## Begin TASK MATERIAL
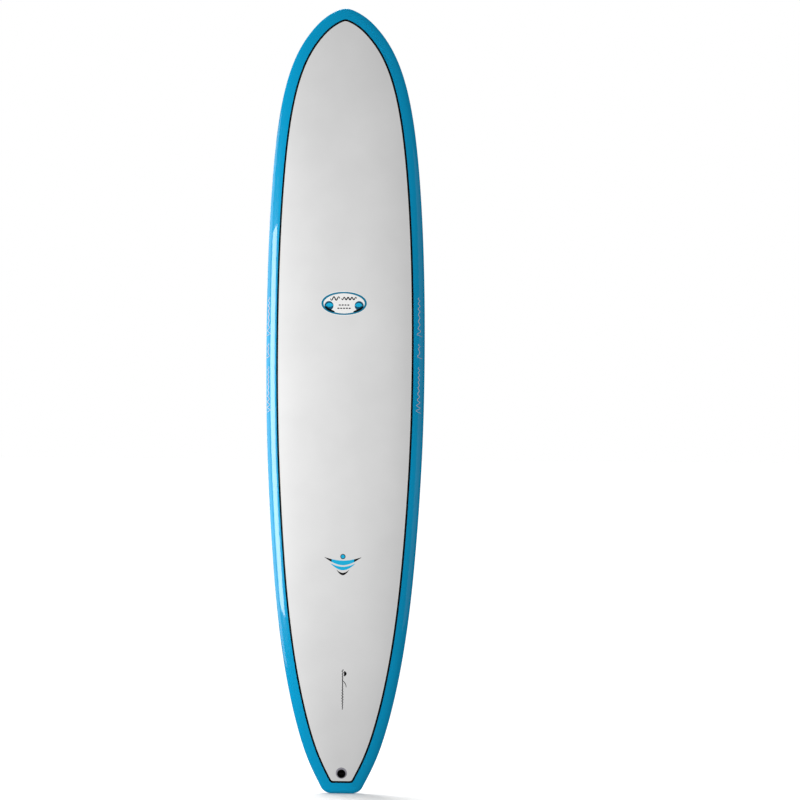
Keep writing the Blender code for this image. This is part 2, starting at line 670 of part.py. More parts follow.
def make_leash_plug(hull, materials):
    """Make the cup, its ring and bar on the deck, and the block round the cup."""
    frame = frame_on_deck("leash_plug_frame", PLUG_AT)
    over = 0.003
    cup = turned(
        "leash_plug_cup",
        [
            (0.0, -CUP_DEPTH),
            (CUP_RADIUS, -CUP_DEPTH),
            (CUP_RADIUS, 0.0),
            (CUP_RADIUS - 0.0004, RIM_PROUD),
            (CUP_BORE + 0.0010, RIM_PROUD),
            (CUP_BORE, -0.0008),
            (CUP_BORE, CUP_FLOOR - CUP_DEPTH + 0.002),
            (CUP_BORE - 0.0020, CUP_FLOOR - CUP_DEPTH),
            (0.0, CUP_FLOOR - CUP_DEPTH),
        ],
        materials["black"],
        frame,
    )

    def well(name, radius, floor):
        return turned(name, [(0.0, floor), (radius, floor), (radius, over), (0.0, over)], parent=frame)

    ring = turned(
        "leash_plug_ring",
        [
            (0.0, -RING_DEPTH),
            (RING_RADIUS, -RING_DEPTH),
            (RING_RADIUS, 0.0),
            (RING_RADIUS - 0.0010, RIM_PROUD),
            (0.0, RIM_PROUD),
        ],
        materials["grey"],
        frame,
    )
    ring_well = well("tool_ring_well", RING_RADIUS + GAP, RING_WELL_FLOOR)
    for piece in (ring, ring_well):
        piece.location = (0.0, RING_OFFSET, 0.0)
    cut(ring, well("tool_ring_bore", CUP_RADIUS + GAP, RING_WELL_FLOOR))
    cut(hull["deck_skin"], ring_well)

    bar_profile = [(0.0, -BAR_LENGTH / 2), (BAR_RADIUS, -BAR_LENGTH / 2), (BAR_RADIUS, BAR_LENGTH / 2)]
    bar = turned("leash_plug_bar", bar_profile + [(0.0, BAR_LENGTH / 2)], materials["black"], frame, steps=16)
    bar_hole = turned(
        "tool_bar_hole",
        [(0.0, -0.02), (BAR_RADIUS + GAP, -0.02), (BAR_RADIUS + GAP, 0.02), (0.0, 0.02)],
        parent=frame,
        steps=16,
    )
    for piece in (bar, bar_hole):
        piece.location = (0.0, 0.0, -BAR_SUNK)
        piece.rotation_euler = (0.0, math.pi / 2, 0.0)
    cut(cup, bar_hole)

    block_bore = CUP_RADIUS + GAP
    pocket_floor = -CUP_DEPTH - GAP
    turned(
        "leash_plug_block",
        [
            (0.0, PLUG_BLOCK_FLOOR),
            (PLUG_BLOCK_RADIUS, PLUG_BLOCK_FLOOR),
            (PLUG_BLOCK_RADIUS, PLUG_BLOCK_TOP),
            (block_bore, PLUG_BLOCK_TOP),
            (block_bore, pocket_floor),
            (0.0, pocket_floor),
        ],
        materials["block"],
        frame,
    )

    cut(hull["deck_sheet"], well("tool_cup_well", CUP_RADIUS + GAP, pocket_floor))
    cut(hull["core"], well("tool_block_well", PLUG_BLOCK_RADIUS + GAP, PLUG_BLOCK_FLOOR - GAP))


def make_marks(materials):
    """Make the printed marks: plain shapes with no lettering."""
    printed_mark("deck_badge", "deck", oval_columns(DECK_BADGE), materials["teal"])
    printed_mark("deck_emblem", "deck", crescent_columns(DECK_EMBLEM), materials["teal"])
    printed_mark("bottom_badge", "bottom", oval_columns(BOTTOM_BADGE), materials["white"])
    printed_mark("bottom_emblem", "bottom", crescent_columns(BOTTOM_EMBLEM), materials["white"])
    printed_mark("bottom_round_mark", "bottom", oval_columns(ROUND_MARK), materials["black"])
    printed_mark("bottom_capsule_mark", "bottom", oval_columns(CAPSULE_MARK), materials["white"])
    printed_mark("tail_mark", "bottom", bar_columns(TAIL_MARK), materials["white"])


def main():
    """Build the whole board."""
    for piece in list(bpy.data.objects):
        bpy.data.objects.remove(piece)
    materials = {
        "blue": material("gloss_blue", (0.001, 0.330, 0.620), 0.12),
        "deck": material("matt_deck_grey", (0.745, 0.745, 0.745), 0.55),
        "black": material("black", (0.006, 0.006, 0.007), 0.25),
        "core": material("core_foam", (0.86, 0.86, 0.84), 0.90),
        "sheet": material("sheet_foam", (0.72, 0.62, 0.38), 0.85),
        "block": material("dense_foam", (0.62, 0.50, 0.28), 0.85),
        "box": material("box_plastic", (0.42, 0.34, 0.30), 0.45),
        "grey": material("grey_plastic", (0.36, 0.35, 0.40), 0.35),
        "steel": material("stainless_steel", (0.56, 0.57, 0.58), 0.25, 1.0),
        "teal": material("teal_print", (0.010, 0.245, 0.380), 0.35),
        "white": material("white_print", (0.80, 0.80, 0.80), 0.35),
    }
    hull = make_hull(materials)
    make_centre_fin_box(hull, materials)
    make_side_fin_box("right", 1.0, hull, materials)
    make_side_fin_box("left", -1.0, hull, materials)
    make_leash_plug(hull, materials)
    make_marks(materials)


main()
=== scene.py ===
"""Looks of a 9 ft 6 in longboard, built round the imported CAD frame.

Metres; +Z runs from the tail to the nose, the deck faces -Y and the bottom +Y.
Surfaces are worked out from two plan coordinates: x, across, and d, the distance from the nose.
"""

import bisect
import json
import math

import bmesh
import bpy
from mathutils import Matrix, Vector


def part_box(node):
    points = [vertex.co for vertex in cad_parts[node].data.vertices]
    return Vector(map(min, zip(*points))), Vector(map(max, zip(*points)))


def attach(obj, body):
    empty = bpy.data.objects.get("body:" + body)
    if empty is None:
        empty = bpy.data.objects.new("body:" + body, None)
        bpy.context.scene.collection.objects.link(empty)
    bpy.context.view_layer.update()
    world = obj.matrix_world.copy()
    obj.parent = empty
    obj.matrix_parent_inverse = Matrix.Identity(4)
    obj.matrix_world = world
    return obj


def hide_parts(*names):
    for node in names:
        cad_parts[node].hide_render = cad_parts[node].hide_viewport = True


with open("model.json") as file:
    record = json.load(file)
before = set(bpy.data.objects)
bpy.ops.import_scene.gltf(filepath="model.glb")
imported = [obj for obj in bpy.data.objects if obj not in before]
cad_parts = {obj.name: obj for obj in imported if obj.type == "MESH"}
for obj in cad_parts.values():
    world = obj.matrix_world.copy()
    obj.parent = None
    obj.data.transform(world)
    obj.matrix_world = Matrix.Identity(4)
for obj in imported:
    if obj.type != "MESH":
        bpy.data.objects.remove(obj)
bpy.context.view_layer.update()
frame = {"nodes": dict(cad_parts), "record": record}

BOARD = "board"
SIDEWAYS = Vector((1.0, 0.0, 0.0))
MOUNTS = {mount["name"]: mount for mount in frame["record"]["mounts"]}

# --- Board dimensions, as in the CAD ---
LOW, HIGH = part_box("bottom_rail_skin")
LENGTH = HIGH.z - LOW.z
BOTTOM_Y = HIGH.y
HALF_WIDTH = 0.2952
THICKNESS = 0.079
NOSE_THICKNESS = 0.015
TAIL_THICKNESS = 0.026
NOSE_FOIL = 2.8
TAIL_FOIL = 3.2
APEX_SHARE = 0.40
LOW_POINT = 1.35
NOSE_ROCKER = 0.125
NOSE_ROCKER_POWER = 2.4
TAIL_CURVE = 0.0344
STRAIGHT_FROM = 2.30
NOSE_ROUNDING = 0.030
TAIL_ROUNDING = 0.014
DECK_CROWN = 2.6
RAIL_BAND = 0.035
TAIL_RAIL_BAND = 0.024
TAIL_BAND_FROM = 1.90
TAIL_CORNER_RADIUS = 0.042
PINLINE_CORNER_RADIUS = 0.012
PINLINE_INSET = 0.0435
PINLINE_WIDTH = 0.0072
HAIRLINE_WIDTH = 0.0022
PINLINE_OUTER = PINLINE_INSET - PINLINE_WIDTH / 2
PINLINE_INNER = PINLINE_INSET + PINLINE_WIDTH / 2
SKIN = 0.0010
STATIONS = [
    (0.000, 0.0000), (0.010, 0.0375), (0.040, 0.0845), (0.080, 0.1242), (0.150, 0.1722),
    (0.305, 0.2290), (0.610, 0.2725), (1.000, 0.2922), (1.245, HALF_WIDTH), (1.600, 0.2898),
    (2.000, 0.2672), (2.400, 0.2214), (2.650, 0.1672), (2.800, 0.1142), (2.8714, 0.0782),
]

# --- Fineness ---
SIDE_STEPS = 150
CORNER_STEPS = 14
CROSS_POINTS = 23
RAIL_RINGS = 16
BOTTOM_RINGS = 14

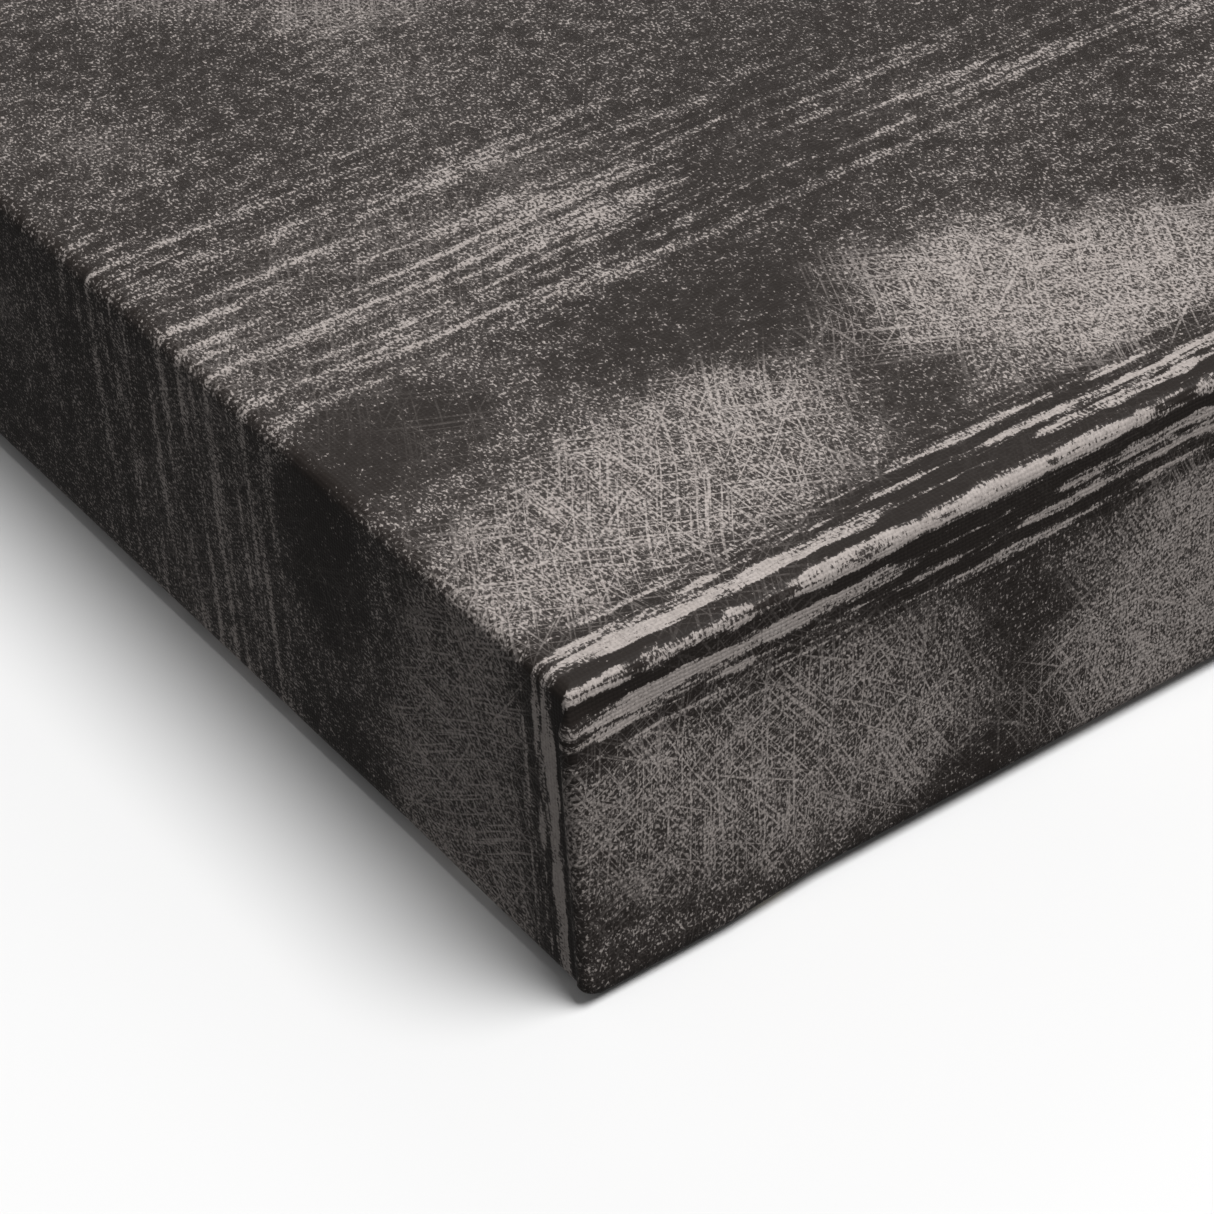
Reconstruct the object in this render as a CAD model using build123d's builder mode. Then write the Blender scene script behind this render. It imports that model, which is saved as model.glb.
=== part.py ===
"""A stretched artist's canvas: cloth wrapped round a keyed wooden frame, with hangers on its inner faces.

Millimetres. The canvas lies face up: X across the picture, Y up the picture, Z out of the printed face.
The origin is at the centre of the footprint, on the surface that the folded corners rest on.
"""

import os
from math import atan2, degrees, hypot

from build123d import *

# ---- driving dimensions ----
WIDTH = 300.0  # across the picture
HEIGHT = 400.0  # up the picture
DEPTH = 38.0  # gallery depth, from the folded corners' back to the printed face

# the cloth
CLOTH = 0.45  # one layer, primed
HEM_REACH = 24.0  # how far the cloth turns in over the back of the bars
FOLD_LAYERS = 2  # extra layers that a folded corner has under the hem
CORNER_R = 2.0  # upright edges of the wooden frame
FRONT_EDGE_R = 1.5  # its edges round the picture
BACK_EDGE_R = 1.5  # its edges round the back

# the bars
BAR_WIDTH = 36.0  # in the plane of the frame
BEAD_WIDTH = 6.0  # flat top of the raised bead that carries the cloth
BEVEL_WIDTH = 3.0  # the steep side of the bead
BEAD_HEIGHT = 2.5  # bead above the foot of its bevel
INNER_DROP = 4.0  # the front face at the bar's inner edge, below the bead's top
INNER_EDGE_R = 1.5

# the corner joints, measured from the bar's back and from its outer face
LOWER_LAYER = (9.0, 14.0)
UPPER_LAYER = (14.0, 19.0)
SIDE_WALL = 3.0  # wood left between a tongue and the outer face of the bar that holds it
TONGUE_SHOULDER = 6.0  # where a tongue starts along the mitre
TONGUE_PLAY = 0.05  # above and below a tongue
SLOT_PLAY = 0.5  # round a tongue's edges

# the wedges that spread the corners
KEY_TIP = 8.0  # a seated key's tip, from the bar's outer face
KEY_TAIL = 14.0  # how far it stands out past the bar's inner face
KEY_TIP_WIDTH = 4.0
KEY_TAPER = 5.4 / 28.0  # widening for each millimetre of length
KEY_THICKNESS = 4.6
KEY_PLAY = 0.1
KEY_TAIL_R = 1.2

# staples
STAPLE_CROWN = 12.0
STAPLE_LEG = 8.0
STAPLE_WIRE_WIDTH = 0.9
STAPLE_WIRE_THICKNESS = 0.55
STAPLE_POINT = 1.2  # length of the chisel point
STAPLE_INSET = 14.0  # from the bar's outer face
STAPLE_END_GAP = 42.0  # from the frame's corner to the first staple of a row
STAPLE_PITCH = 45.0
CORNER_STAPLE = (16.0, 8.5)  # along the bar and in from its outer face, through the folded corner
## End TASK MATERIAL
• [REQUIREMENT]
Of the entries above, repeat exactly the lines from the line with "Reconstruct the object" through the line with "from build123d import *", both of them included.

• [EXERCISE SOLUTION]
Reconstruct the object in this render as a CAD model using build123d's builder mode. Then write the Blender scene script behind this render. It imports that model, which is saved as model.glb.
=== part.py ===
"""A stretched artist's canvas: cloth wrapped round a keyed wooden frame, with hangers on its inner faces.

Millimetres. The canvas lies face up: X across the picture, Y up the picture, Z out of the printed face.
The origin is at the centre of the footprint, on the surface that the folded corners rest on.
"""

import os
from math import atan2, degrees, hypot

from build123d import *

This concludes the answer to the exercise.